Menggunakan Kata HARUS Atau WAJIB Pada Judul, Siap Terima Komentar Ini

Hola Kawan MM!

Kalau dipikir dan diperhatikan, semakin hari semakin banyak judul tulisan yang menggunakan kata HARUS atau WAJIB tidak pada tempatnya.

Contohnya :

  • 10 Perlengkapan WAJIB dimiliki fotografer
  • 10 Yang HARUS Dilakukan Orangtua Supaya Anak Pintar

Banyak sekali penulis di media online atau blogger yang menggunakan kedua kata tersebut demi menarik pembaca , meski tidak sesuai dengan makna seharusnya. Persaingan memperebutkan perhatian pembaca kadang membuat banyak orang gelap mata dan mengabaikan banyak hal.

Mayoritas anggota masyarakat sendiri sebenarnya sudah terbiasa dan menganggapnya “bukan masalah”. Setiap hari disuguhi tulisan-tulisan dengan judul seperti itu pada akhirnya menjadikannya tidak berbeda dengan kebiasaan pemotor naik ke trotoar. Semua dianggap “wajar”.

Tetapi…

Tidak semua.

Masih tetap banyak orang yang menganggap bahwa hal itu adalah sebuah “masalah”. Hal itu kerap tercermin dalam kolom komentar sebuah tulisan di media online (termasuk blog) yang menggunakan judul “harus” dan “wajib”.

Salah satunya “SAYA”.

Sebagai mantan Internet Ronin yang biasa “berkelahi” di dunia maya, terkadang urat jahil saya “tercolek” kalau membaca judul bombastis seperti itu. Tidak jarang saya meninggalkan komentar singkat, tapi pastinya akan terasa “menyebalkan” bagi penulisnya.

Memang tujuannya seperti itu untuk mengajak berpikir tentang “kesalahan” yang dilakukan penulisnya.

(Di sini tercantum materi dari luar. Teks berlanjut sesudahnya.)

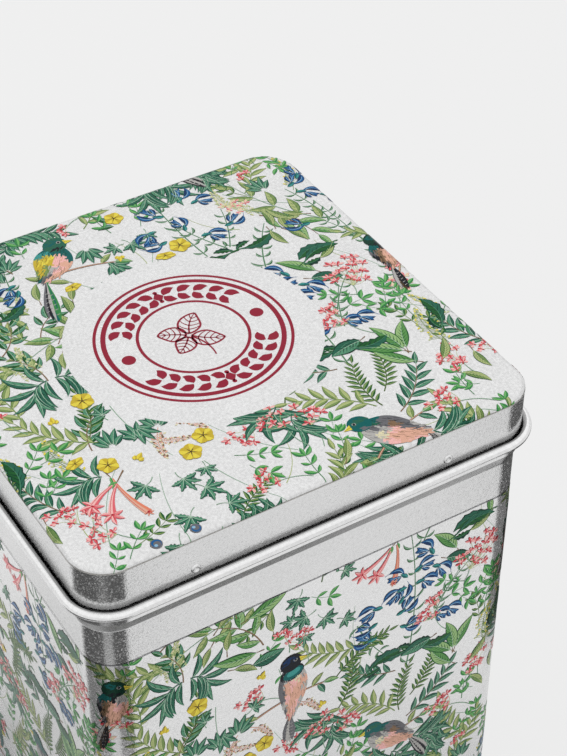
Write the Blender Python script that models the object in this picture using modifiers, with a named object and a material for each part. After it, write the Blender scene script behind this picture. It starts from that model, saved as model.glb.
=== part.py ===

Beberapa komentar yang pernah saya tinggalkan dalam kolom komentar blog yang memakai kata HARUS dan WAJIB tidak pada tempatnya adalah sebagai berikut :

  • “Eh, elu siapa pake mengharuskan begini dan begitu?”
  • “Terus kalau saya tidak mau mengikuti tulisan di atas, kamu bisa apa?”
  • “Siapa elu maksa gua ikut kata elu”
  • “Pelajaran bahasa Indonesia dapat 5 ya, kok tidak tahu pakai kata HARUS atau WAJIB”
  • “Suka-suka saya saja dong mau pakai cara apa, kenapa kamu maksa!”
  • “Memang elu sendiri udah pernah nyoba, sampai bisa bilang begitu. Kalau tidak punya terus bagaimana?” (Yang ini saya tinggalkan pada blog yang digadang-gadang sebagai blog terkenal Indonesia dan membahas dunia marketing online, bisnis, blogging, tapi tiba-tiba ada tulisan perlengkapan fotografi yang “HARUS” dimiliki seorang fotografer)

Variasinya banyak.

Tidak selalu saya lakukan juga sih. Juga tidak sering, cuma pernah saya lakukan. Biasanya saya akan menilai situasi, kondisi, dan tergantung mood “jahil”. Lagipula, sebagai seorang blogger, saya menyadari tujuan mereka melakukan itu.

Jadi, sering juga saya biarkan orang lain yang “peduli” yang mewakili berkomentar. Biasanya sih ada saja orang yang “jahil” seperti saya.

Apa respon penulisnya? Sejauh ini semua tidak memberikan balasan. Ada komentar saya yang tidak diterbitkan juga. Entah, mungkin si penulisnya malas berdebat atau menyadari kesalahan yang dilakukannya. (Kemungkinan yang pertama yang paling mungkin)

Mengapa saya begitu “memperhatikan” hal kecil seperti ini? Yah, mungkin karena saya tidak ingin melihat “KAWASAN WAJIB MASKER” dianggap “KAWASAN DISARANKAN PAKAI MASKER”. Juga, tidak mau “WAJIB MEMAKAI SABUK PENGAMAN” diterjemahkan oleh masyarakat “DISARANKAN MEMAKAI SABUK PENGAMAN”.

Hal itu mungkin terjadi kalau masyarakat terus dicekoki sebuah kesalahan terus menerus setiap hari.